I don't want this animator applied to this word, so let's go ahead and select Animator 2, and if you ever need to delete one, you just press Delete once you've selected the word animator. So if we scroll back up to the top and collapse our Energy layer, there's one other thing I want to point out. After you get comfortable creating your own animations with animators, you should go up to the Animation panel. As long as you have a Text layer selected when you go to Animation, there's an option for Browse Presets.

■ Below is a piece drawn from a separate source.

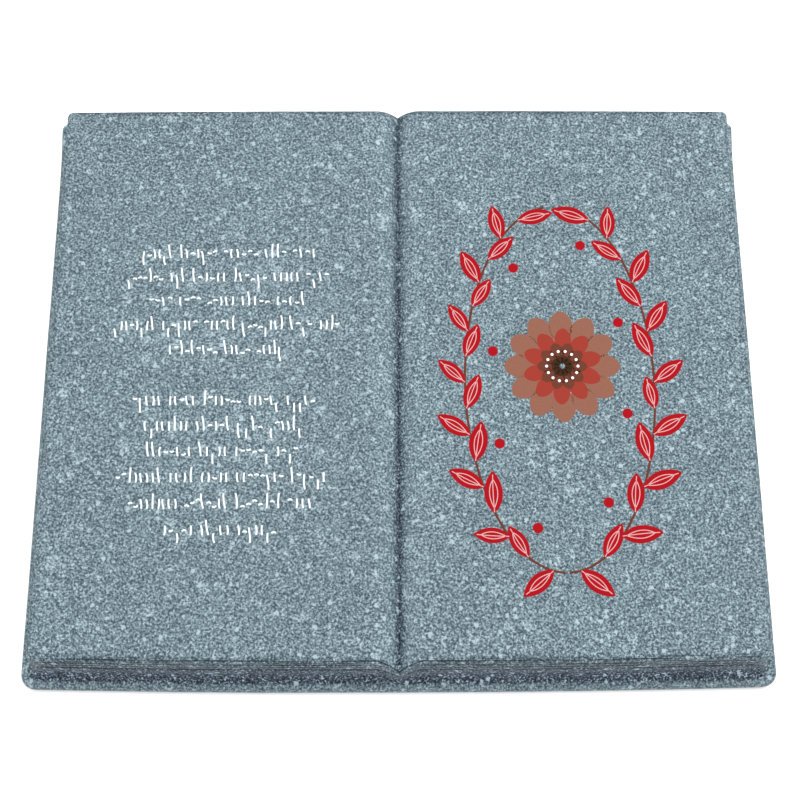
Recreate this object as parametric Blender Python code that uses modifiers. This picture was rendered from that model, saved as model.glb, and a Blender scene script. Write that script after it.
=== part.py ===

I want you to click on that because there is a huge library of presets that Adobe's already made for you, and you can browse through those in Adobe Bridge. Now once the presets are open in Bridge, open the Text layer and within the Text layer, you can check out all the different kinds of animations. So let's choose Animate In. Notice here, I can select on any one of the preset animations and we'll get a preview here on the right-hand side.
If it's a little sluggish, don't worry that's just your machine loading up the previews. If there was something that I liked with these animations, you can easily apply them to your Text layer as long as you had the Text layer selected before you browse the animator. All you have to do is double-click your preset. So with that preset selected, you can open up the Text layer and notice, I have a second animator that's doing nothing but what I set from my preset. And I can also turn off the visibility of Animator 1, so as we go through the preset you can see its animating based on what we had set up using the preset.
This is a great way to go reverse engineer your animations and continue to grow with text animators.